Opinion Editor and Graphics Designer
On Dec. 7, LGHS welcomed all students to an eye opening presentation on Kwanzaa in the theater during tutorial. Venus Jones, a speaker, poet, singer, and Kwanzaa app creator, spoke about her attachment to the holiday and how it has shaped her life.
First, Venus clarified that Kwanzaa is a celebration of family, community, and culture that lasts from Dec. 26 to Jan. 1. Represented by the Pan-American flag, also known as the Bendera, the three main colors of Kwanzaa are black, red and green. Black represents the African American community, red represents the bloodshed and struggles of their ancestors, and green represents the fertile land of Africa.
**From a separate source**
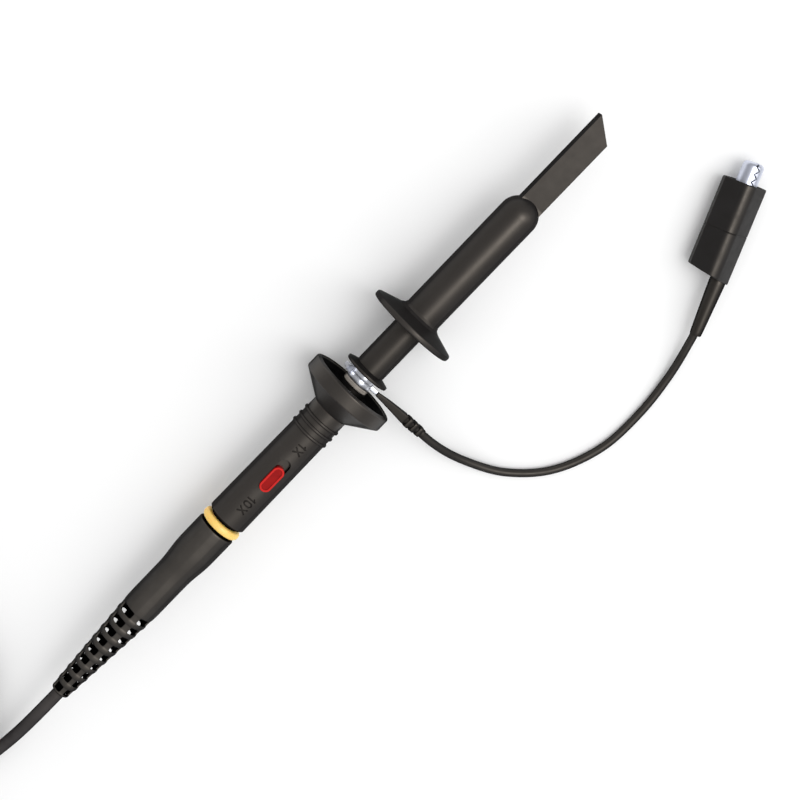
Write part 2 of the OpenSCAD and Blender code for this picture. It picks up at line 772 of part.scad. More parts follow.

One main aspect of Kwanzaa are its seven principles, one for each day of the celebration. Each principle is also represented by various proverbs that capture its essence. The first day is unity, which can be represented by the proverb “it takes an entire village to raise a child.” The second day is self–determination, represented by the proverb “all that is written in the heart is written in the face.” The third day is collective work and responsibility, with the proverb “many hands make light work.” The fourth day is cooperative economics, meaning “water that has not been begged for does not quench the thirst.” The fifth day is purpose, represented by “the frog does not run in the day time for nothing.” The sixth day is creativity, meaning “ to do a common thing in an uncommon way.” Finally, the seventh day is faith, showing that “after hardship comes relief.”
Kwanzaa is a holiday that is often passed over or forgotten about in the midst of American society. Venus Jones captured the essence of what it means to be a part of the holiday. Kwanzaa goes farther than days full of gifts and music; it is a special holiday that links together individuals and their ancestors around the world.